I’ll carry that mindset in with me at future interviews.  I’ll also add this, ‘I’m interviewing the school/job/staff to see if THEY will be a good fit for ME.’  Interviewing isn’t a one way street.  I’ll come equipped with my own questions to get a better sense of what I would be signing up for.  I know that happy employees are easy to read and pregnant pauses speak volumes.  I know what I need to be happy, fulfilled, and supported in a teaching position because of my previous experience and I’ll know how to assess if that would be possible in future interviews. 

If you stumbled across this blog post because you are considering leaving teaching, let me ask you..
Do you have a network of amazing coworkers who would want to work with you again in the future?

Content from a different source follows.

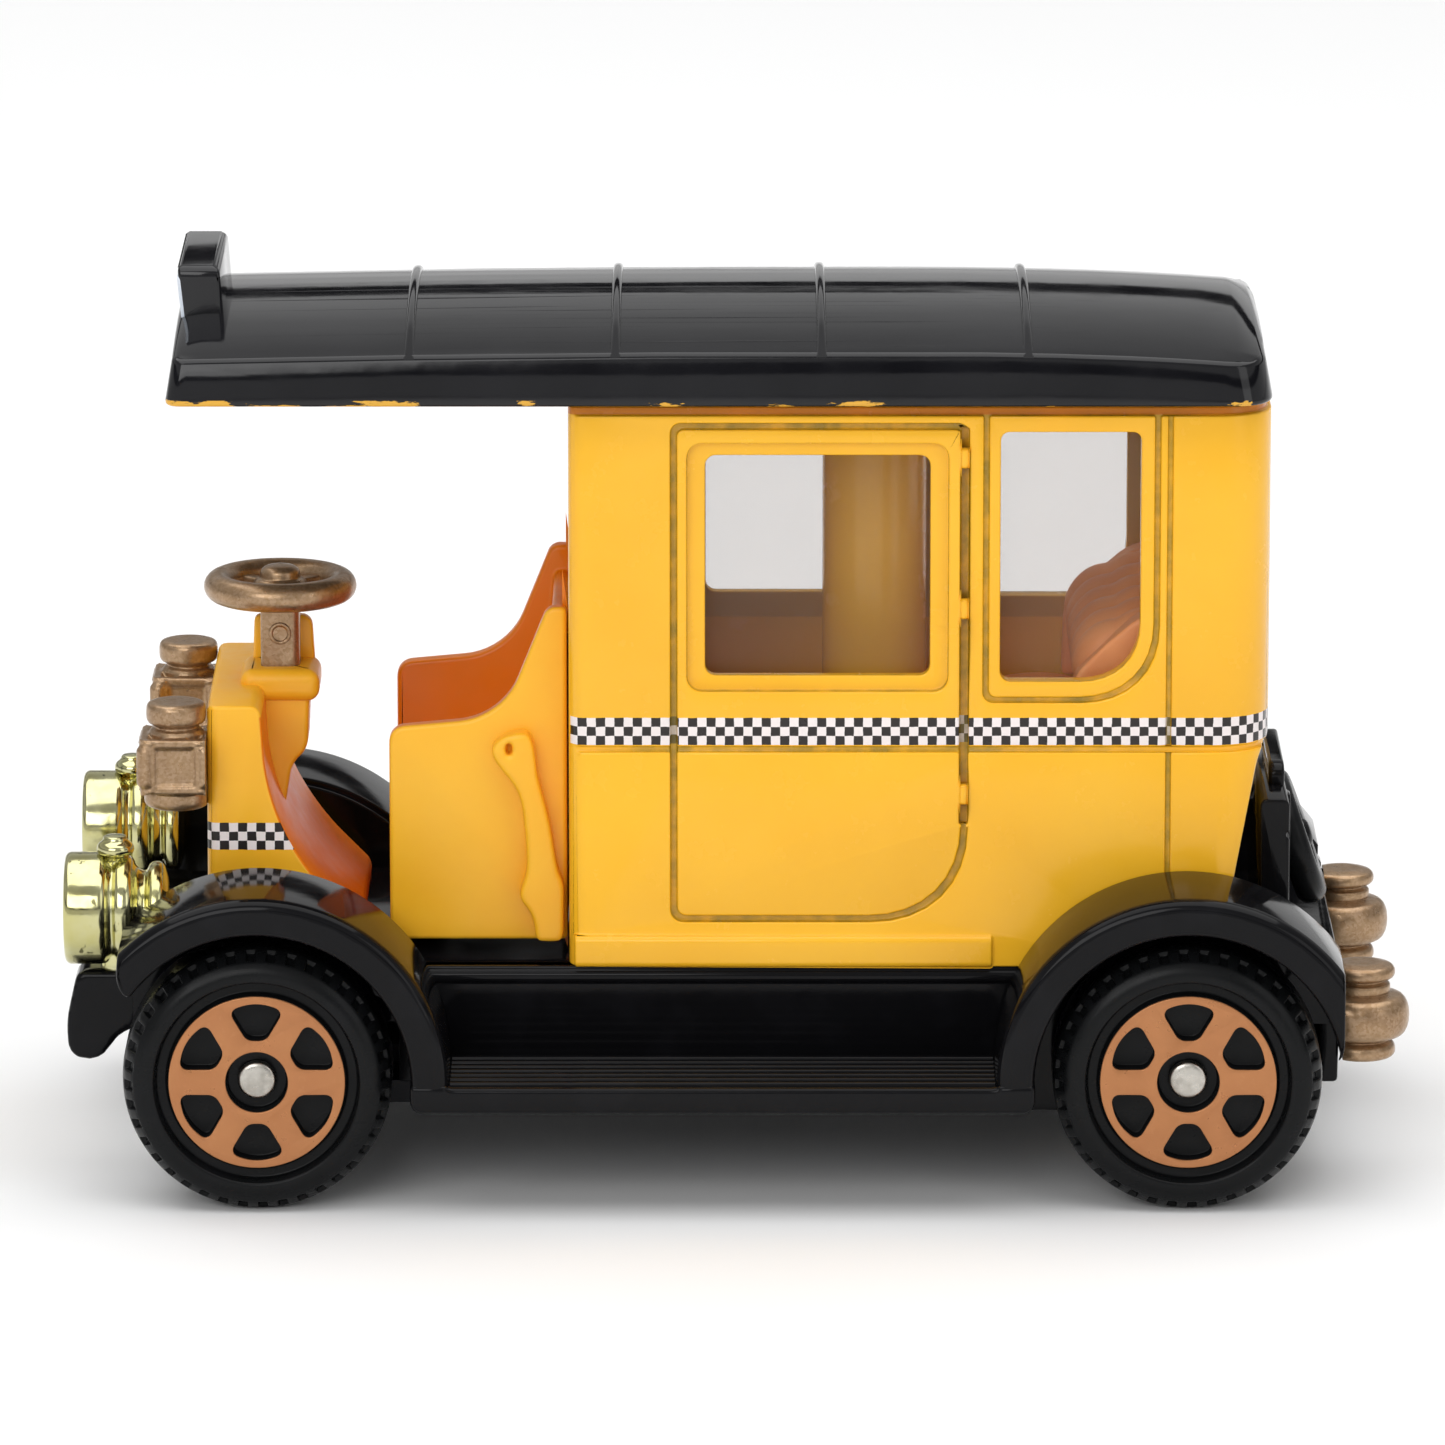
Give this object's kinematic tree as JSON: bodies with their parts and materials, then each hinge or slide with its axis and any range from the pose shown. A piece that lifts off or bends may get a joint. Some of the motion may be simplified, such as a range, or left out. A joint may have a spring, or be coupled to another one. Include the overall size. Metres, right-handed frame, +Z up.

Do you plan to keep your teaching certificate up to date in case you decide to go back? 
Do you know what type of work environment you thrive in?  What questions would you ask to get a better sense of if a school could offer that? 

While I am no career coach expert, if you could answer those questions above confidently, I’d say you have lifelines, should you need to cast them to get back into teaching. 
Please know this professional decision may come with trepidation, anxiety, and fear, because it did for me.  I think that’s natural, especially if you love what you do as an educator.  However, if the position isn’t best serving you, this season of life, your mental health, your bank account, or whatever, there are other options.  And, if you need to go back, the teacher shortage confirms there will be opportunities for re-entry.